No.747 7点 サーチライトと誘蛾灯
櫻田智也
(2020/09/13 18:48登録)
 昆虫好きのおとぼけ青年・魞沢泉(えりさわ せん)が探偵役の短編集。
 どこかかみ合わないユーモラスな会話でテンポよく展開しながら、しっかりとしたミステリ。あとがきによると作者は泡坂妻夫の亜愛一郎をこよなく愛しているそうで、それを意識したとのこと。
 短いストーリーの中にも無理なく、さり気なく手がかりが散りばめられ、しっかりとした解決編になっていると思う。私としては、表題作(第10回ミステリーズ!新人賞)と、「火事と標本」がよかった。


No.746 6点 筋読み
田村和大
(2020/09/13 18:39登録)
 第16回「このミス」優秀賞受賞作。
 警視庁捜査一課の飯綱は、都内で起きた30代女性の殺人事件の捜査本部にいた。事件は自首してきた男の犯行として起訴されようとしていたが、飯綱はそれに反発し、捜査本部を外された。そして、管理官の命によりある交通事故の捜査に充てられる。その交通事故は、車からドアを開けて飛び出してきた男が対向車にはねられるものの、同じ車から降りてきた者たちがその男を再び車に乗せて走り去ったという不可解なものだった。車の行方を追う飯綱だったが、そんな折に殺人事件の捜査本部から信じられない連絡が。それは、自首してきた殺人事件の被疑者と、車ではねられて連れ去られた男とのDNA型が一致したという、ありえない事実だった。

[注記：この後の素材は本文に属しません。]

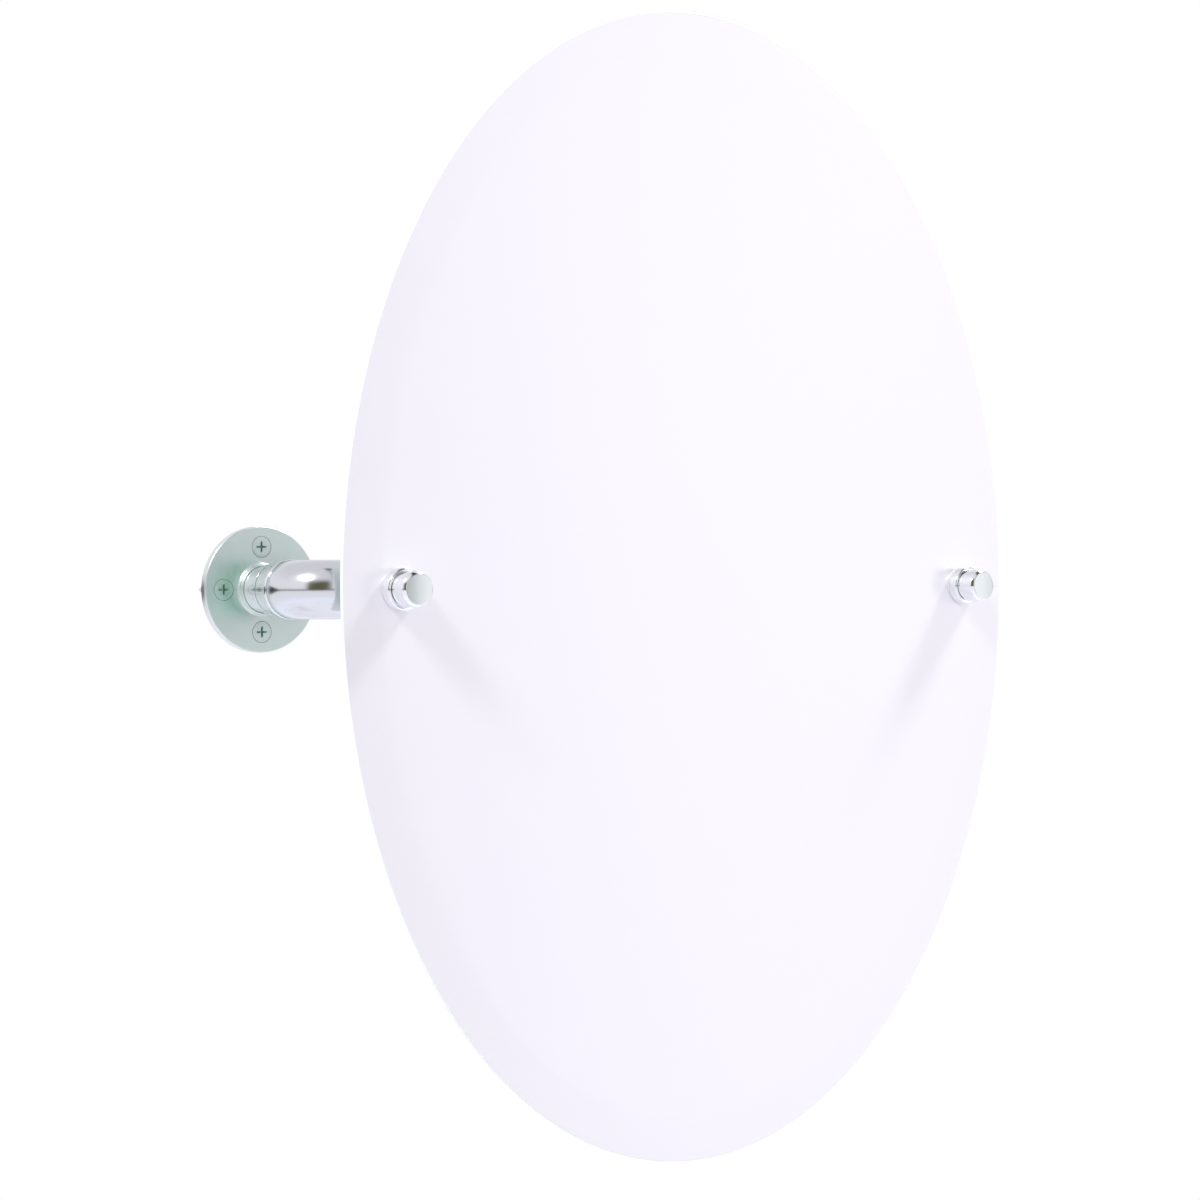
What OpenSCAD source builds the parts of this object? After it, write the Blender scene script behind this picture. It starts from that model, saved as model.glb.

 筋読みの飯綱、「ヨミヅナ」が二つの事件のつながりを明らかにすべく活躍する。十分に面白かったが、警察小説としては平均水準かな。DNA型の一致という最大の謎と、真犯人の解明(事件の真相解明)という二つの命題がある中で、展開としては後者が主眼で、前者のDNAの謎は冒頭にぶち上げられた割にはあまり重要視されていなかった印象。


No.745 7点 我が家の問題
奥田英朗
(2020/09/13 18:18登録)
 家族、とりわけ「夫婦」を題材にした、コミカルかつハートウォーミングな短編集。小粒ながら作者らしい巧みな語り口で、読んでいて非常に楽しい。
 ラスト2編、「里帰り」と「妻とマラソン」なんかはホントによかったなぁ。「絵里のエイプリル」だけ深層が分からないままで、ちょっともどかしいけど、これも奥田氏の技巧なのかな(解説によると)
 家庭生活や妻の問題を取り上げる話は、昨今はブラックな内容になるものが多い中、ハッピーエンドで統一されている本短編集は非常に読後感が良かった。


No.744 6点 この謎が解けるか?鮎川哲也からの挑戦状1
鮎川哲也
(2020/09/06 19:28登録)
 昭和の時代にテレビで放映された犯人当て番組の台本(?)を書籍化したもの。昭和の「推理小説」的な興趣、当時のテレビの雰囲気が楽しめた。
 短時間のテレビ視聴者向けのため、藤原宰太郎の推理クイズ本のような謎の質・レベルであり、その点で評価を高くすることはできないが、上に記したような感覚で、鮎川哲也の軌跡や時代を楽しむ娯楽として評価させてもらった。
 もちろん、自身で推理を巡らす行為自体も楽しかった。